Nevertheless, the court concluded that the evidence plaintiff presented failed to clear even this low hurdle. It found that the past FLSA lawsuits as proof of present wrongdoing required an improper, speculative inference, and thus lacked probative value. Specifically, the last of the lawsuits was brought in early 2009, more than two years earlier. All of the lawsuits settled without an admission of wrongdoing. Furthermore, plaintiff offered no proof that the number of FLSA lawsuits — eight — represented a disproportionally high or unusual number for a company of Lennar’s size. Plaintiff itself did not rely on the suits in its demand letter.

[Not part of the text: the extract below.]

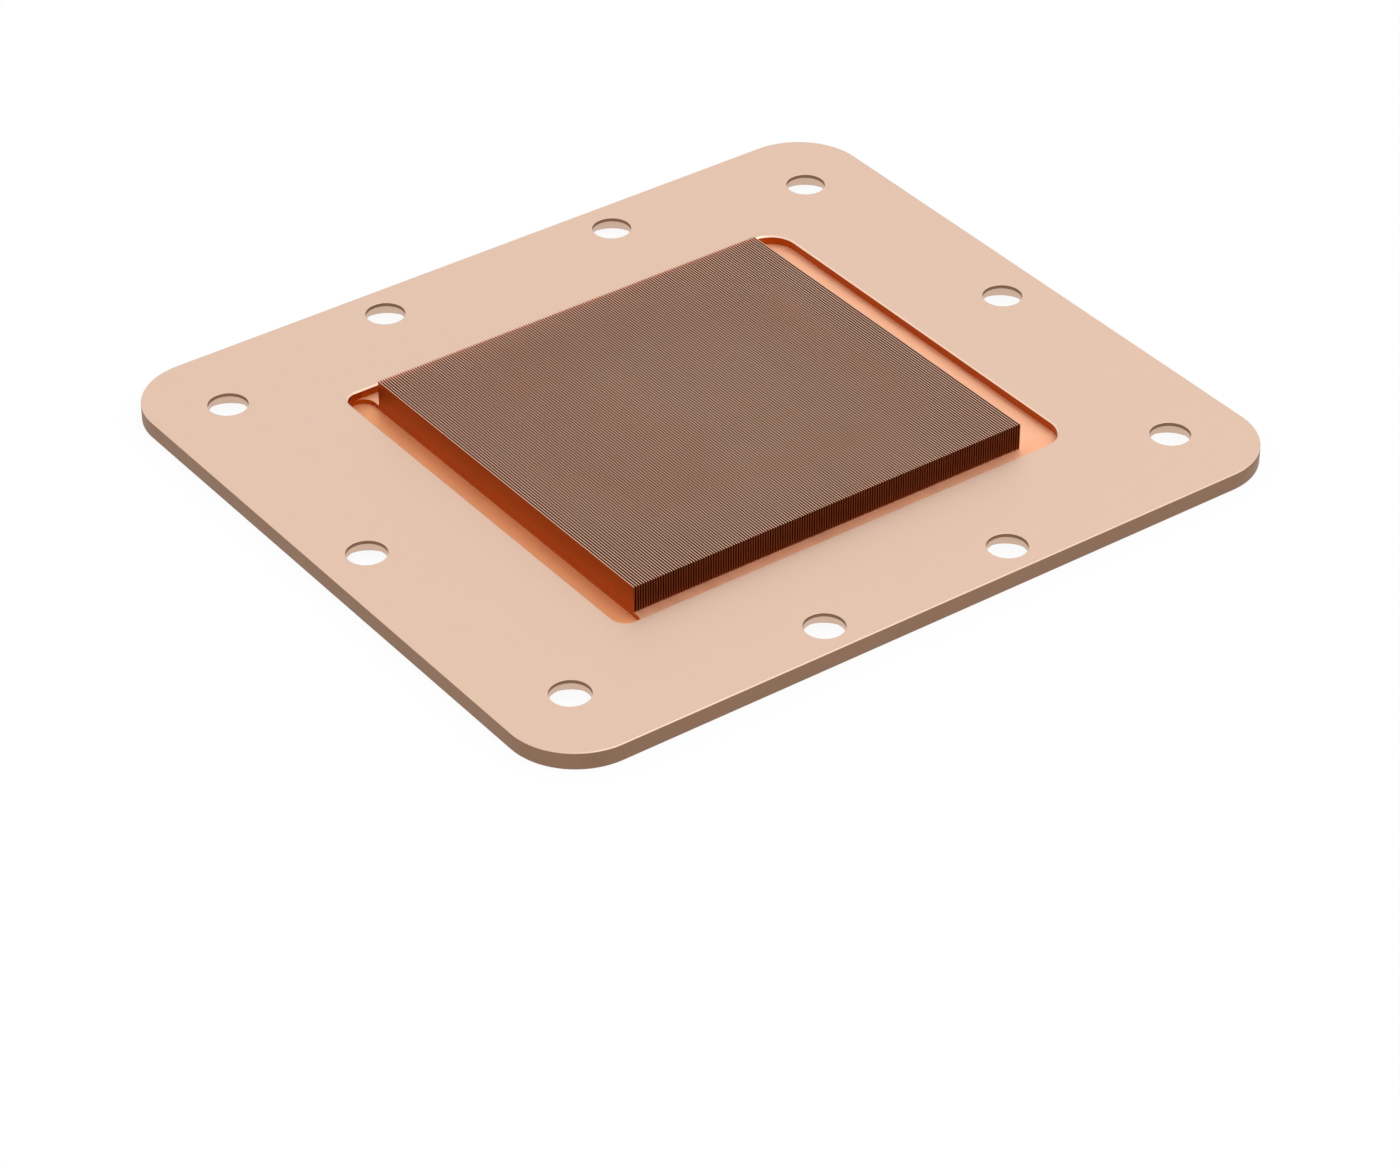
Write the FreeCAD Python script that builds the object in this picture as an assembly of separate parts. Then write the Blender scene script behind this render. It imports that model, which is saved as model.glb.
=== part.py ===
import FreeCAD, Part
import math
import os

# Copper base of a liquid cold plate, made as one piece: a thin flange with through holes, a
# shallow pocket sunk into its top, and a block of fine skived fins that stand on the pocket's
# floor and rise above the flange. Millimetres, +Z up. The origin is the middle of the
# underside, the flat face that lies on the chip. The fins run along Y and repeat along X.

# Flange
FLANGE_X = 60.0
FLANGE_Y = 53.0
FLANGE_T = 1.30
FLANGE_CORNER_R = 5.0
EDGE_BREAK = 0.10

# Fins, cut square, with channels of even width between them
FIN_COUNT = 160
FIN_T = 0.08
CHANNEL_W = 0.12
FIN_LENGTH = 29.9
FIN_HEIGHT = 2.00

# Copper left under the fins, and under the deeper run-out groove beside the first fin
BASE_UNDER_FINS = 0.65
BASE_UNDER_GROOVE = 0.30

# Free strips of pocket floor around the fin block
GROOVE_W = 2.00
STRIP_RIGHT = 3.15
STRIP_END = 1.45
POCKET_RIGHT_R = 2.00

# Through holes: one in each corner, one at each side, two at the front and two at the back.
# Each is opened out from below, to clear the retaining ring of its screw.
HOLE_D = 2.80
RELIEF_D = 4.20
RELIEF_DEPTH = 0.60
CORNER_HOLE_INSET_X = 5.35
CORNER_HOLE_INSET_Y = 6.20
SIDE_HOLE_INSET = 3.40
FRONT_HOLE_INSET = 2.50
FRONT_HOLE_SPACING = 15.0
BACK_HOLE_INSET = 2.85
BACK_HOLE_SPACING = 19.4

# Places that follow from the sizes above
HALF_X = FLANGE_X / 2
HALF_Y = FLANGE_Y / 2
FIN_PITCH = FIN_T + CHANNEL_W
FIN_BLOCK_X = FIN_COUNT * FIN_PITCH - CHANNEL_W
FIN_LEFT = -FIN_BLOCK_X / 2
POCKET_LEFT = FIN_LEFT - GROOVE_W
POCKET_RIGHT = FIN_LEFT + FIN_BLOCK_X + STRIP_RIGHT
POCKET_HALF_Y = FIN_LENGTH / 2 + STRIP_END
GROOVE_R = GROOVE_W / 2


def outline(x0, x1, half_y, left_r, right_r, z):
    """A rounded rectangle, even about the X axis, with a corner radius for each end."""
    corners = [
        (x1 - right_r, half_y - right_r, right_r, 0),
        (x0 + left_r, half_y - left_r, left_r, 90),
        (x0 + left_r, left_r - half_y, left_r, 180),
        (x1 - right_r, right_r - half_y, right_r, 270),
    ]
    arcs = []
    for centre_x, centre_y, radius, start in corners:
        circle = Part.Circle(FreeCAD.Vector(centre_x, centre_y, z), FreeCAD.Vector(0, 0, 1), radius)
        arcs.append(Part.ArcOfCircle(circle, math.radians(start), math.radians(start + 90)))
    edges = []
    for arc, following in zip(arcs, arcs[1:] + arcs[:1]):
        edges.append(arc.toShape())
        if arc.EndPoint.distanceToPoint(following.StartPoint) > Part.Precision.confusion():
            edges.append(Part.makeLine(arc.EndPoint, following.StartPoint))
    return Part.Wire(edges)


def prism(wire, height):
    return Part.Face(wire).extrude(FreeCAD.Vector(0, 0, height))


def flange_blank():
    """The flange's plate with its outer edges broken, before anything is cut into it."""
    blank = prism(outline(-HALF_X, HALF_X, HALF_Y, FLANGE_CORNER_R, FLANGE_CORNER_R, 0), FLANGE_T)
    rims = []
    for face in (f for f in blank.Faces if abs(f.normalAt(0, 0).z) > 0.5):
        rims.extend(face.Edges)
    return blank.makeChamfer(EDGE_BREAK, rims)


def pocket_cutter():
    """The pocket down to its floor, with its rim broken at the flange's top."""
    walls = outline(POCKET_LEFT, POCKET_RIGHT, POCKET_HALF_Y, GROOVE_R, POCKET_RIGHT_R,
                    BASE_UNDER_FINS)
    foot = outline(POCKET_LEFT, POCKET_RIGHT, POCKET_HALF_Y, GROOVE_R, POCKET_RIGHT_R,
                   FLANGE_T - EDGE_BREAK)
    mouth = outline(POCKET_LEFT - EDGE_BREAK, POCKET_RIGHT + EDGE_BREAK,
                    POCKET_HALF_Y + EDGE_BREAK, GROOVE_R + EDGE_BREAK,
                    POCKET_RIGHT_R + EDGE_BREAK, FLANGE_T)
    rim = Part.makeLoft([foot, mouth], True, True)
    return [prism(walls, FLANGE_T - BASE_UNDER_FINS), rim]


def groove_cutter():
    """The run-out groove, as wide as the strip beside the first fin, with full round ends."""
    slot = outline(POCKET_LEFT, FIN_LEFT, POCKET_HALF_Y, GROOVE_R, GROOVE_R, BASE_UNDER_GROOVE)
    return prism(slot, FLANGE_T - BASE_UNDER_GROOVE)


def hole_places():
    corner_x = HALF_X - CORNER_HOLE_INSET_X
    corner_y = HALF_Y - CORNER_HOLE_INSET_Y
    places = [(sx * corner_x, sy * corner_y) for sx in (-1, 1) for sy in (-1, 1)]
    for side in (-1, 1):
        places.append((side * (HALF_X - SIDE_HOLE_INSET), 0))
        places.append((side * FRONT_HOLE_SPACING / 2, FRONT_HOLE_INSET - HALF_Y))
        places.append((side * BACK_HOLE_SPACING / 2, HALF_Y - BACK_HOLE_INSET))
    return places


def hole_cutters():
    """The through holes and the wider relief at the foot of each."""
    cutters = []
    for x, y in hole_places():
        foot = FreeCAD.Vector(x, y, 0)
        cutters.append(Part.makeCylinder(HOLE_D / 2, FLANGE_T, foot))
        cutters.append(Part.makeCylinder(RELIEF_D / 2, RELIEF_DEPTH, foot))
    return cutters


def fins():
    """The row of fins, from the groove's wall to the right-hand strip."""
    row = []
    for index in range(FIN_COUNT):
        corner = FreeCAD.Vector(FIN_LEFT + index * FIN_PITCH, -FIN_LENGTH / 2, BASE_UNDER_FINS)
        row.append(Part.makeBox(FIN_T, FIN_LENGTH, FIN_HEIGHT, corner))
    return row


def cold_plate():
    base = flange_blank().cut(pocket_cutter() + [groove_cutter()] + hole_cutters())
    return base.fuse(fins()).removeSplitter()


os.makedirs("parts", exist_ok=True)
cold_plate().exportStep("parts/cold_plate.step")
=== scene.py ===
"""Looks of a one-piece copper cold plate base, built around its CAD part.

A thin flange with through holes carries a shallow milled pocket. A block of fine skived fins
stands on the pocket's floor. Everything is in metres, in the part's own frame: +Z up, the fins
along Y, the origin in the middle of the underside.
"""

import math

import bmesh
import bpy
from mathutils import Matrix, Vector
from mathutils.geometry import delaunay_2d_cdt


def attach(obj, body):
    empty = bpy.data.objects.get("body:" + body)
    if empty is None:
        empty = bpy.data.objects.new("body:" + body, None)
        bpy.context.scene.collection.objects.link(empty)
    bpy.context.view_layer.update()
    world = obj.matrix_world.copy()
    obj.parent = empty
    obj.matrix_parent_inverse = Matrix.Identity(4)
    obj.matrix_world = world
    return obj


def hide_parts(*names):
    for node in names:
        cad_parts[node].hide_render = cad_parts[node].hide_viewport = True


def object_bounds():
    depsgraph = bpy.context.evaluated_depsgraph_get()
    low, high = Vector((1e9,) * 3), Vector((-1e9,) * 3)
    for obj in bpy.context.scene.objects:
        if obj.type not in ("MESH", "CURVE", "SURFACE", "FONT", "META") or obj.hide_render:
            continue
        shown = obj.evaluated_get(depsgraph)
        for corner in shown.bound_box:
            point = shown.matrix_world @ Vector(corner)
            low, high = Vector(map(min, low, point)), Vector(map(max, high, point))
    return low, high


bl_info = {
    "name": "Copper Cold Plate Base",
    "version": (1, 0, 0),
    "blender": (4, 5, 0),
    "location": "View3D > Sidebar > Cold Plate",
    "description": "Builds a copper flange with a milled pocket and a block of skived fins",
    "category": "Add Mesh",
}

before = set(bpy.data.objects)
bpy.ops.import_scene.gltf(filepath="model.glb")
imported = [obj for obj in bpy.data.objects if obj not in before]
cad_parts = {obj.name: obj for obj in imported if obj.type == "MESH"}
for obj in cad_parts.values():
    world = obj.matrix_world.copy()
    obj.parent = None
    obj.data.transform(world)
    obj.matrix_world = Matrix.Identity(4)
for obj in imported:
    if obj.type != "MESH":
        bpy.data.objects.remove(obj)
CAD_LOW, CAD_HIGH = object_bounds()
NODE = "cold_plate"
MM = 0.001

# Straight pieces that stand for the round ones
OUTER_CORNER_STEPS = 24
POCKET_CORNER_STEPS = 12
HOLE_STEPS = 48
EDGE_STEPS = 4
MOUTH_STEPS = 3

# Edges between curved faces are shaded smooth below this angle
SMOOTH_BELOW = math.radians(32)

# Most values of a noise texture lie between these two
NOISE_LOW, NOISE_HIGH = 0.3, 0.7

# The stage, in metres: floor, softbox and camera
FLOOR_HALF = 4.0
FLOOR_GAP = 0.02 * MM
PAPER_GRAIN = 1.1 * MM
SOFTBOX_SIZE = (0.5, 0.35)
SOFTBOX_PLACE = (0.22, -0.18, 0.66)
CAMERA_PLACE = Vector((-0.16020, -0.21916, 0.18129))
CAMERA_AIM = Vector((0.481, 0.657, -0.581))
CAMERA_REACH = (0.005, 20.0)
SENSOR_MM = 36.0


def linear(code):
    """An sRGB hex colour as linear red, green and blue."""
    channels = (int(code[i:i + 2], 16) / 255 for i in (0, 2, 4))
    return tuple(c / 12.92 if c <= 0.04045 else ((c + 0.055) / 1.055) ** 2.4 for c in channels)


def length(name, millimetres, description):
    """A length setting, with its default given in millimetres."""
    return bpy.props.FloatProperty(name=name, description=description, precision=6, min=0.0,
                                   default=millimetres * MM, unit="LENGTH")


def colour(name, code, description):
    """A colour setting, with its default given as sRGB hex."""
    return bpy.props.FloatVectorProperty(name=name, description=description, size=3, min=0.0,
                                         max=1.0, default=linear(code), subtype="COLOR")


class FlangeSizes(bpy.types.PropertyGroup):
    size_x: length("Width", (CAD_HIGH.x - CAD_LOW.x) / MM, "Flange across the fins")
    size_y: length("Depth", (CAD_HIGH.y - CAD_LOW.y) / MM, "Flange along the fins")
    thickness: length("Thickness", 1.30, "Flange from underside to seal face")
    corner_r: length("Corner radius", 5.0, "Radius of the flange's corners")
    edge_r: length("Edge rounding", 0.09, "Rounding where the outer wall meets a flat face")
    hole_d: length("Hole", 2.80, "Through hole")
    hole_edge_r: length("Hole edge", 0.03, "Rounding at the mouth of a hole")
    # Painted shade: the lead-in is a band of the darker edge colour, standing in for the shade
    # just inside a hole's mouth.
    lead_in_shade: length("Lead-in", 0.25, "Duller band where the reamer entered a hole")
    relief_d: length("Relief", 4.20, "Wider foot of a hole, on the underside")
    relief_depth: length("Relief depth", 0.60, "Height of the wider foot")
    corner_inset_x: length("Corner hole inset X", 5.35, "Corner hole from the side edge")
    corner_inset_y: length("Corner hole inset Y", 6.20, "Corner hole from the front or back edge")
    side_inset: length("Side hole inset", 3.40, "Side hole from its edge")
    front_inset: length("Front hole inset", 2.50, "Front holes from the front edge")
    front_spacing: length("Front hole spacing", 15.0, "Between the two front holes")
    back_inset: length("Back hole inset", 2.85, "Back holes from the back edge")
    back_spacing: length("Back hole spacing", 19.4, "Between the two back holes")


class PocketSizes(bpy.types.PropertyGroup):
    left: length("Left wall", 17.94, "Left wall's distance from the middle")
    right: length("Right wall", 19.09, "Right wall's distance from the middle")
    half_y: length("Half depth", 16.40, "Front and back walls' distance from the middle")
    right_r: length("Right corner radius", 2.00, "Radius of the two right-hand corners")
    floor: length("Floor", 0.65, "Copper left under the pocket")
    rim: length("Rim", 0.10, "Broken edge of the pocket's mouth")
    groove_w: length("Groove", 2.00, "Width of the run-out groove beside the first fin")
    groove_floor: length("Groove floor", 0.30, "Copper left under the groove")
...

The court also discounted the evidentiary value of the newspaper articles. While a newspaper article reporting on possible wrongdoing could meet the “credible basis” test (at least where there is some corroborating evidence), the articles here did not identify any actual mismanagement. The articles mentioned only the existence of the investigation and named Lennar as one of the companies being investigated. As the court put it, the articles provided “no reportorial suggestion, based on investigation, that Lennar is engaged in wrongdoing.”
Lastly, the court considered whether the past lawsuits and the newspaper articles taken together supplied a credible basis of misconduct justifying a Section 220 inspection. It concluded that, because the probative value of each item was so negligible, combining them could make no difference, and granted summary judgment.
This case confirms that the Delaware Court of Chancery, while continuing to endorse the use of Section 220 to investigate claims before stockholders file suit on behalf of the corporation, will nevertheless insist that stockholders meet the low evidentiary showing required to justify imposing Section 220’s books and records inspection burden on the corporation.